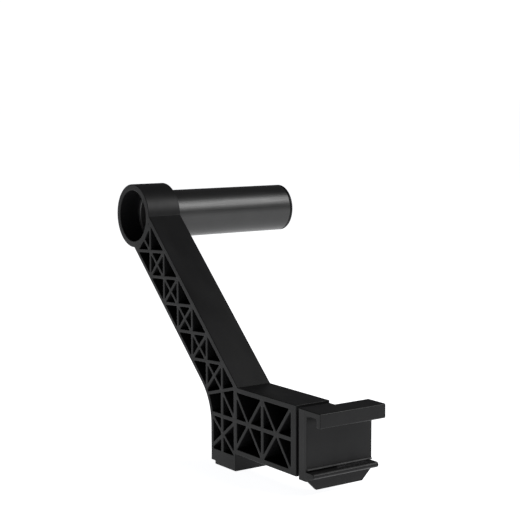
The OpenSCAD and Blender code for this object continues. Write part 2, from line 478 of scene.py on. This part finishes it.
def satin_tube(name, dark, pale):
    """Smooth dark grey tube with a metallic sheen and fine lines along its length."""
    m = Nodes(name)
    lines = m.noise(m.place((0.03, 1, 1)), 1600, 3)
    clouds = m.noise(m.place(), 30, 3)
    colour = m.blend(m.spread(clouds, "Fac", 0, 1, 0.3, 0.7), "Result", dark, pale)
    m.tree.links.new(colour.outputs["Result"], m.shader.inputs["Base Color"])
    rough = m.spread(lines, "Fac", 0.33, 0.41, 0.3, 0.7)
    m.link(rough, "Result", m.shader, "Roughness")
    relief = m.bump(lines, "Fac", 0.08, 0.00002)
    m.link(relief, "Normal", m.shader, "Normal")
    m.shader.inputs["Metallic"].default_value = 0.85
    return m.material


def floor_paint():
    """Plain pale floor."""
    m = Nodes("floor_paint")
    clouds = m.noise(m.place(), 3, 2)
    colour = m.blend(clouds, "Fac", (0.86, 0.87, 0.88), (0.9, 0.9, 0.9))
    m.tree.links.new(colour.outputs["Result"], m.shader.inputs["Base Color"])
    m.shader.inputs["Roughness"].default_value = 0.9
    m.shader.inputs["Specular IOR Level"].default_value = 0.1
    m.shader.inputs["Emission Color"].default_value = (0.985, 0.99, 1, 1)
    m.shader.inputs["Emission Strength"].default_value = FLOOR_GLOW
    return m.material


# ---------------------------------------------------------------- pieces
BLACK = (0.0065, 0.0065, 0.0068)
CHARCOAL = (0.010, 0.010, 0.0104)
TUBE_GREY = ((0.046, 0.046, 0.046), (0.056, 0.056, 0.056))
# Socket grey is partly painted highlight: a lighter copy of the tube's satin finish that stands in
# for the light the collar catches
COLLAR_GREY_AND_PAINTED_HIGHLIGHT = ((0.17, 0.17, 0.17), (0.2, 0.2, 0.2))


def tube_axis():
    """(y, z) of the tube's axis, from the tube's own box."""
    low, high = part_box("spool_tube")
    return Vector(((low[1] + high[1]) / 2, (low[2] + high[2]) / 2))


def build_bracket():
    low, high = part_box("arm_bracket")
    axis = tube_axis()
    boss_r = high[2] - axis.y
    outer, *cells = face_loops("arm_bracket", low[0])
    cells = [c for c in cells if abs((c[0] - axis).length - BORE_R) > 10 * WELD]
    shape = bmesh.new()
    near, far = wall(shape, refined(outer, axis, boss_r), low[0], high[0], EDGE, -1)
    bore_near, bore_far = wall(shape, circle(axis, BORE_R), low[0], high[0], EDGE, 1)
    rims = [pocket(shape, refined(c, axis, boss_r), low[0], high[0] - WEB, EDGE) for c in cells]
    fill(shape, [near, bore_near] + rims)
    fill(shape, [far, bore_far])
    mesh = finished(shape, "bracket")
    slot_x = low[0] + SLOT_DEPTH
    cuts = []
    inside = BORE_R - CUT_PAST
    for side in LUG_SIDES:
        turned = side + TURN_ANGLE
        cuts.append(sector("turn", axis, (slot_x, slot_x + SLOT_W), (inside, SLOT_R),
                           (side - 1, turned + LUG_ANGLE + 2)))
        cuts.append(sector("entry", axis, (slot_x + ENTRY_IN, high[0] + CUT_PAST),
                           (inside, ENTRY_R), (turned - 1, turned + LUG_ANGLE + 1)))
    cuts.append(tail_bar("groove", TAIL_NARROW, TAIL_WIDE, low[1] - TAIL_PAST,
                         TAIL_DEPTH + TAIL_PAST, low[2], TAIL_TOP))
    mesh = merged(mesh, cuts, "DIFFERENCE")
    mesh.materials.clear()
    mesh.materials.append(moulded_plastic("bracket_plastic", BLACK, CHARCOAL, 0.36, 0.46))
    smooth(new_piece("bracket", mesh, "bracket", "bracket_plastic", "arm_bracket"))


def tail_bar(name, narrow, wide, y, depth, bottom, top):
    """A dovetail bar that stands along Z and widens towards +Y."""
    shape = bmesh.new()
    section = ((-narrow / 2, y), (narrow / 2, y), (wide / 2, y + depth), (-wide / 2, y + depth))
    levels = [[shape.verts.new((TAIL_X + x, y, z)) for x, y in section] for z in (bottom, top)]
    strip(shape, levels)
    for level in levels:
        shape.faces.new(level)
    return finished(shape, name)


def block(name, low, high):
    """A plain box, for booleans."""
    shape = bmesh.new()
    bmesh.ops.create_cube(shape, size=1)
    for v in shape.verts:
        v.co = [low[k] + (v.co[k] + 0.5) * (high[k] - low[k]) for k in range(3)]
    return finished(shape, name)


def rectangle(low, high):
    """A rectangular outline in (y, z)."""
    return [Vector(p) for p in (low, (high[0], low[1]), high, (low[0], high[1]))]


def gusset(side, level, end):
    """A triangular web between the neck's side and the back of the plate."""
    shape = bmesh.new()
    inner, front, tip = side - CUT_PAST, PLATE_T - CUT_PAST, end - GUSSET_SHORT
    corners = ((inner, front), (tip, front), (tip, PLATE_T), (side, NECK_BACK), (inner, NECK_BACK))
    levels = [[shape.verts.new((x, y, z)) for x, y in corners] for z in (level, level + GUSSET_T)]
    strip(shape, levels)
    for face in levels:
        shape.faces.new(face)
    return finished(shape, "gusset")


def build_clip():
    plastic = moulded_plastic("clip_plastic", BLACK, CHARCOAL, 0.34, 0.44)
    low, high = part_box("clip_adapter")
    section = face_loops("clip_adapter", high[0])[0]
    plate = prism("clip", section, low[0], high[0], EDGE, CLIP_CORNER)
    neck_side = low[0] + NECK_IN
    neck_end = low[0] + NECK_W
    neck = prism("neck", rectangle((NECK_FRONT, low[2]), (NECK_BACK, high[2])),
                 neck_side, neck_end)
    end_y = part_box("arm_bracket")[0][1]
    rail = tail_bar("rail", TAIL_NARROW - 2 * RAIL_FIT, TAIL_WIDE - 2 * RAIL_FIT, end_y,
                    high[1] - end_y, low[2], TAIL_TOP - RAIL_FIT)
    half = TAIL_NARROW / 2 - RAIL_FIT
    bridge = block("bridge", (TAIL_X - half, NECK_BACK - CUT_PAST, low[2]),
                   (TAIL_X + half, end_y + BRIDGE_PAST, TAIL_TOP - RAIL_FIT))
    ribs = [gusset(neck_end, z, high[0]) for z in GUSSET_LEVELS]
    mesh = merged(plate, [neck, bridge, rail] + ribs, "UNION")
    room = block("room", (low[0] + POCKET_SIDE, POCKET_FRONT, low[2] - CUT_PAST),
                 (neck_end - POCKET_SIDE, POCKET_FRONT + POCKET_D, POCKET_TOP))
    mesh = merged(mesh, [room], "DIFFERENCE")
    mesh.materials.clear()
    mesh.materials.append(plastic)
    smooth(new_piece("clip", mesh, "clip", "clip_plastic", "clip_adapter"))
    build_latch(plastic)


def across_y(mesh):
    """Swaps X and Y, so that a bar along X becomes one along Y."""
    for v in mesh.vertices:
        v.co = (v.co.y, v.co.x, v.co.z)
    mesh.flip_normals()
    return mesh


def build_latch(plastic):
    low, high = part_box("release_latch")
    section = face_loops("release_latch", high[0])[0]
    bar_t = max(p.x for p in section)
    bar_top = max(p.y for p in section)
    bar = prism("latch", section, low[0], high[0], EDGE, NOSE_CORNER)
    tongue_top = min(p.y for p in section)
    tongue = [
        Vector((low[0] + TONGUE_TAPER, low[2])), Vector((high[0] - TONGUE_TAPER, low[2])),
        Vector((high[0], tongue_top)), Vector((high[0], tongue_top + bar_t)),
        Vector((low[0], tongue_top + bar_t)), Vector((low[0], tongue_top)),
    ]
    plate = across_y(prism("tongue", tongue, 0.0, bar_t, EDGE, TONGUE_CORNER))
    leaf_low = low[0] + LEAF_SIDE
    leaf_high = leaf_low + LEAF_W
    foot_low = bar_top - LEAF_FOOT
    leaf = prism("leaf", rectangle((LEAF_Y, foot_low), (high[1], high[2])),
                 leaf_low, leaf_high, EDGE / 2)
    foot = prism("foot", rectangle((FOOT_FRONT, foot_low), (high[1], bar_top)),
                 leaf_low, leaf_high, EDGE / 2)
    mesh = merged(bar, [plate, foot, leaf], "UNION")
    mesh.materials.clear()
    mesh.materials.append(plastic)
    smooth(new_piece("latch", mesh, "latch", "clip_plastic", "release_latch"))


def build_tube():
    low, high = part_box("spool_tube")
    axis = tube_axis()
    r_out = (high[2] - low[2]) / 2
    r_in = r_out - TUBE_WALL
    profile = [
        (low[0], r_in), (high[0], r_in), (high[0], r_out),
        (low[0] + RIM, r_out), (low[0] + RIM * 0.3, r_out - RIM * 0.3), (low[0], r_out - RIM),
    ]
    mesh = lathe("tube", profile, axis)
    mesh.materials.append(satin_tube("tube_plastic", *TUBE_GREY))
    smooth(new_piece("tube", mesh, "tube", "tube_plastic", "spool_tube"))
    build_socket(axis, r_out, r_in)
    build_cap(axis, r_out, r_in)


def build_socket(axis, tube_r, tube_in):
    """Collar, spigot with its two lugs, and the nose that holds the tube."""
    low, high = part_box("tube_socket")
    boss_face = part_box("arm_bracket")[1][0]
    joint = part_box("spool_tube")[0][0]
    spigot_r = BORE_R - SPIGOT_FIT
    nose_in = tube_in - NOSE_WALL
    near = boss_face + COLLAR_GAP
    profile = [
        (low[0] + RIM, spigot_r), (low[0], spigot_r - RIM), (low[0], tube_in + RIM),
        (low[0] + RIM, tube_in), (boss_face - RIM, tube_in), (boss_face, tube_in - RIM),
        (boss_face, nose_in), (high[0], nose_in), (high[0], tube_in - RIM),
        (high[0] - RIM, tube_in), (joint, tube_in), (joint, tube_r - RIM * 0.8),
        (joint - RIM * 0.5, tube_r - RIM * 0.5), (near, tube_r - COLLAR_FLARE),
        (near, spigot_r - RIM), (near - RIM, spigot_r),
    ]
    body = lathe("socket", profile, axis)
    lug_x = low[0] + LUG_IN
    lugs = [
        sector("lug", axis, (lug_x, lug_x + LUG_W), (spigot_r - CUT_PAST, BORE_R + LUG_H),
               (side, side + LUG_ANGLE))
        for side in LUG_SIDES
    ]
    mesh = merged(body, lugs, "UNION")
    mesh.materials.clear()
    # the lighter grey paints in the collar's highlight over the tube's satin finish
    mesh.materials.append(satin_tube("socket_plastic", *COLLAR_GREY_AND_PAINTED_HIGHLIGHT))
    smooth(new_piece("socket", mesh, "tube", "socket_plastic", "tube_socket"))


def build_cap(axis, tube_r, tube_in):
    """Flush cap with a rounded rim and a skirt inside the tube."""
    low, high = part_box("end_cap")
    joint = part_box("spool_tube")[1][0]
    skirt_in = tube_in - CAP_SKIRT
    turns = [math.pi / 2 * k / CAP_STEPS for k in range(CAP_STEPS + 1)]
    rim = [
        (high[0] - CAP_ROUND * (1 - math.sin(t)), tube_r - CAP_ROUND * (1 - math.cos(t)))
        for t in turns
    ]
    skirt = [(joint, skirt_in), (low[0], skirt_in), (low[0], tube_in), (joint, tube_in)]
    mesh = lathe("cap", skirt + [(joint, tube_r)] + rim, axis, hollow=False)
    mesh.materials.append(moulded_plastic("cap_plastic", BLACK, CHARCOAL, 0.3, 0.4))
    smooth(new_piece("cap", mesh, "tube", "socket_plastic", "end_cap"))


# ---------------------------------------------------------------- studio
def build_floor():
    mesh = bpy.data.meshes.new("floor")
    signs = ((-1, -1), (1, -1), (1, 1), (-1, 1))
    corners = [(x * FLOOR_HALF, y * FLOOR_HALF, CAD_LOW[2]) for x, y in signs]
    mesh.from_pydata(corners, [], [(0, 1, 2, 3)])
    floor = bpy.data.objects.new("floor", mesh)
    bpy.context.scene.collection.objects.link(floor)
    mesh.materials.append(floor_paint())


def soft_light(name, place, target, size, power):
    """A soft box at place that faces target."""
    lamp = bpy.data.lights.new(name, "AREA")
    lamp.shape = "RECTANGLE"
    lamp.size, lamp.size_y = size
    lamp.energy = power
    box = bpy.data.objects.new(name, lamp)
    bpy.context.scene.collection.objects.link(box)
    box.location = place
    aim = Vector(target) - Vector(place)
    box.rotation_euler = aim.to_track_quat("-Z", "Y").to_euler()


def build_light():
    centre = (Vector(CAD_LOW) + Vector(CAD_HIGH)) / 2
    place = centre + KEY_DISTANCE * Vector(KEY_WAY)
    soft_light("key_strip", place, centre, KEY_SIZE, KEY_POWER)
    world = bpy.data.worlds.new("studio")
    bpy.context.scene.world = world
    world.use_nodes = True
    tree = world.node_tree
    back = tree.nodes["Background"]
    rays = tree.nodes.new("ShaderNodeLightPath")
    mix = tree.nodes.new("ShaderNodeMix")
    mix.data_type = "RGBA"
    mix.inputs["A"].default_value = (AMBIENT, AMBIENT, AMBIENT * 1.03, 1)
    mix.inputs["B"].default_value = (BACKDROP, BACKDROP, BACKDROP, 1)
    tree.links.new(rays.outputs["Is Camera Ray"], mix.inputs["Factor"])
    tree.links.new(mix.outputs["Result"], back.inputs["Color"])
    bpy.context.scene.view_settings.view_transform = "Standard"


def build_camera():
    azimuth, pitch, roll = (math.radians(v) for v in (CAMERA_AZIMUTH, CAMERA_PITCH, CAMERA_ROLL))
    back = Vector((
        math.sin(azimuth) * math.cos(pitch),
        -math.cos(azimuth) * math.cos(pitch),
        math.sin(pitch),
    ))
    right = (-back).cross(Vector((0, 0, 1))).normalized()
    up = right.cross(-back)
    level = Matrix((right, up, back)).transposed()
    turned = level @ Matrix.Rotation(roll, 3, "Z")
    lens = bpy.data.cameras.new("camera")
    lens.lens = CAMERA_LENS
    camera = bpy.data.objects.new("camera", lens)
    bpy.context.scene.collection.objects.link(camera)
    camera.matrix_world = Matrix.Translation(CAMERA_PLACE) @ turned.to_4x4()
    bpy.context.scene.camera = camera


build_bracket()
build_clip()
build_tube()
build_floor()
build_light()
build_camera()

Description of the task: Where a line in the material contains "joint", copy that line.

Correct answer:
    joint = part_box("spool_tube")[0][0]
        (high[0] - RIM, tube_in), (joint, tube_in), (joint, tube_r - RIM * 0.8),
        (joint - RIM * 0.5, tube_r - RIM * 0.5), (near, tube_r - COLLAR_FLARE),
    joint = part_box("spool_tube")[1][0]
    skirt = [(joint, skirt_in), (low[0], skirt_in), (low[0], tube_in), (joint, tube_in)]
    mesh = lathe("cap", skirt + [(joint, tube_r)] + rim, axis, hollow=False)